Switzerland was pretty flat a few million years ago. This was until the plates started moving, creating the Alps as we know them today. What is left of the earth’s sliding and shifting is a unique geography with hundreds of valleys, river sources, lakes, and peaks.
Here are some interesting facts and figures about Switzerland’s lakes and mountains:
For a landlocked country, 1500 lakes are not too shabby.
Some lakes are more special than others, such as the largest lake in the Alpine region (Lake Geneva) and the largest body of water in Switzerland (Lake Neuchâtel). Among the smallest lakes are Lago di Poschiavo and Oeschinensee.
Switzerland’s land mass is only 0.4 percent that of Europe, but the country holds 6 percent of the continent’s freshwater reserves.
Forty percent of water originates from snow melt (“discharge”), and barely 2 percent from the melting of glaciers.
The freshwater is so clear that you can drink from rivers and lakes. And if you cannot see the bottom of a lake, it is considered dirty.
Switzerland has more high peaks than any other European country: 48 above 4000 meters.
In fact, mountains cover a whopping 60 percent of Switzerland’s land area.

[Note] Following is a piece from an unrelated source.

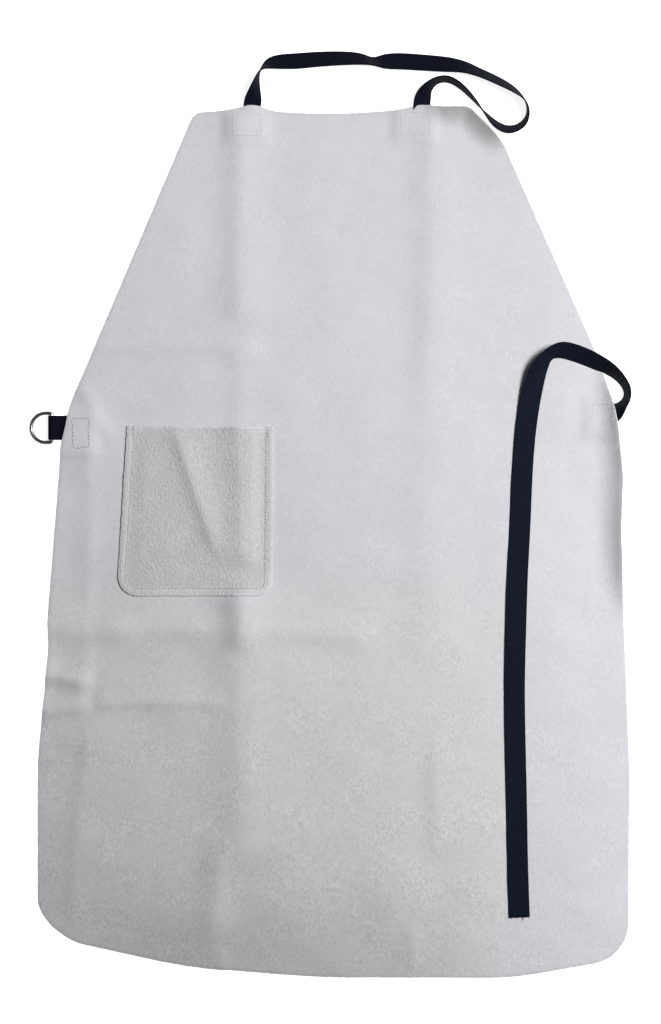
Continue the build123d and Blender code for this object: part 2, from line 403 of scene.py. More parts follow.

If Switzerland’s surface flattened like a pancake, the country would be 12.5 percent larger.”
With all these mountains, does it surprise that Switzerland has over 60’000 km of signposted hiking trails?
The highest railway station in Europe is in Switzerland, on top of the Jungfraujoch at 3454 meters.

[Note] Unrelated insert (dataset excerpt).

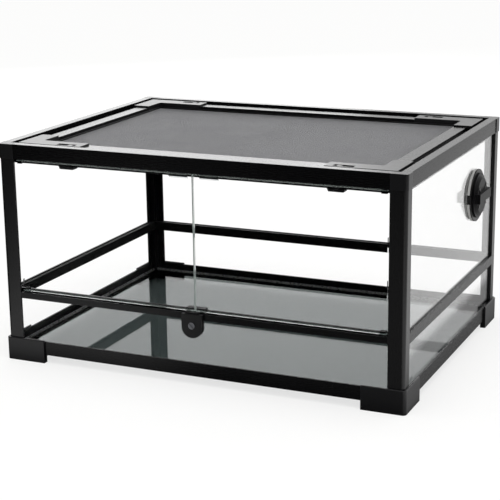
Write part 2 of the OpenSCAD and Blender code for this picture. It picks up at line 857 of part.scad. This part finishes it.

Switzerland has nearly 5000 cable cars, inclines, and ski lifts.
For those who want to take the stairs, the world’s longest staircase, with 11’674 steps, leads to Mt. Niesen in the Bernese Alps.
Europe’s highest wind farm is on the Nufenen Pass at 2500 meters above the sea. As of this writing, there are just 37 wind turbines in Switzerland.
(Photograph courtesy of Paul Hilliard)
Although the Alps are generally associated with Switzerland, they also stretch through the following countries: Austria and Slovenia in the east, Italy, Switzerland, Liechtenstein, and Germany to France in the west.
Many of the mountains contain hollowed-out bunkers for army and civilian protection in the event of an attack.
The world’s longest railway tunnel is in Switzerland. It measures 57.1 km, and the construction took 17 years.
The Swiss are so clean they even wash their tunnels! You gotta see it to believe it…
(Photograph copyright Atelier mécanique Vincent Bourguet)
The Matterhorn has got to be the most iconic mountain in Switzerland. Have you added a visit to Zermatt to your bucket list yet?
Now, download our e-book with 77 interesting facts about Switzerland:
(Sources: Surface area of Switzerland by swisstopo.ch, Mountains above 4000 m by Wikipedia, land area by Wikipedia, cable car statistic by seilbahninventar.ch, Mt. Niesen on Wikipedia, Water discharge stats and water sources)
I really have to see the tunnel cleaning to believe it! ;)
I must see the Matterhorn some day! Thank you for the nice article.
great article, but I have a correction: Lake Geneva is not even close to Europe’s Largest lake. It’s the largest in the Alps though. https://en.wikipedia.org/wiki/List_of_largest_lakes_of_Europe
Note taken – thank you very much!
“As of this writing, there are just 37 wind turbines in all of Switzerland.”
I see they’ve already desecrated a nice view at high elevation. Hopefully the Swiss have enough respect for their spectacular scenery to limit those fossil-fuel-built eyesores to under 100. They should not repeat Germany’s assault on its historic countryside. You can’t “carefully site” such large towers unless rural-industrial landscapes are accepted as the new normal. Sadly, that’s true in many parts of the world now. The UK, Spain and Germany have already hit saturation levels of public acceptance, for a relative pittance of power.
The wind industry is predicated on building far more than the 250,000+ machines littering the world today. See the Stanford/Jacobson scheme for 3.8 MILLION of them in the name of “saving” the planet. Wildlife, especially bats, is being increasingly impacted, as well as human quality of life. There’s so much momentum to “go green” that the grim side of wind power rarely makes headlines despite new projects being constantly protested.